Amore has asked that the trial be moved to another county, arguing that extensive media coverage of the trial and talk among local residents could taint jurors imported from another West Virginia county.

The results of a telephone survey in May indicate it would take a panel of about 2,000 potential jurors to find enough people who didn't know about the case to sit on the jury, according to Professor V.J. Brown Jr. of Research Service Associates.

Only 125 to 150 potential jurors are drawn for the panel every four weeks, according to the Berkeley County Circuit Clerk's office.

Brown's company conducted the survey using female graduate students from Shepherd College to call and question 480 county residents randomly chosen by computer to be representatives of the county as a whole, he said. Of the 318 people eligible to serve on a jury and willing to answer the questions, about one-third could identify either the victim, the accused or both, Brown said.

But almost all had heard of the case, he said. Only 3.1 percent said they knew nothing about it, Brown said.

Almost 60 percent said they believed authorities had the right man, Brown said. The rest said they weren't sure.

About half to two-thirds of those surveyed responded "yes" to a series of questions about whether they could fairly judge the case and thought Newell could receive a fair trial in Berkeley County, he said.

However, more than half of that same group had previously said they believed authorities arrested the right person, a troubling inconsistency, Brown said.

"They subjectively see themselves as being fair jurors, but I would not say they would be," he said.

Prosecuting Attorney Pamela Games-Neely said she conceded pretrial publicity was pervasive.
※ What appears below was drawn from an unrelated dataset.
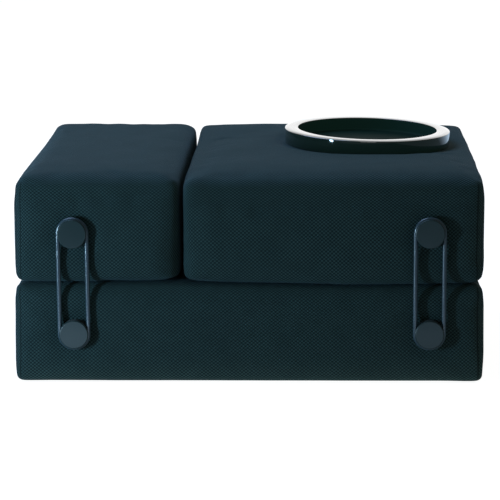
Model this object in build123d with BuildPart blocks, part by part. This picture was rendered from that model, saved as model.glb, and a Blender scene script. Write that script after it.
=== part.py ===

But that's not enough to legally justify a change of venue, Games-Neely said.

She argued that the nature of the case, not knowledge of it, is what is going to make it difficult to find enough fair and impartial jurors.

Steptoe said he agreed with Games-Neely that the age of the victim and type of case are what's going to make seating a jury difficult.

"Crimes against children produce, in just about everyone, strong reactions," Steptoe said.

He said he felt the best test, better than any survey, would be to try to seat a jury of local residents.

Games-Neely put a string of county residents on the stand to show that reading about the case wouldn't necessarily bias a potential juror.

All of the witnesses said they hadn't prejudged the case based on what they had read and heard, and thought they could sit fairly in judgment.

However, some said they would require the defendant to prove his innocence before Games-Neely explained the law puts the burden of proof on the state, not the accused.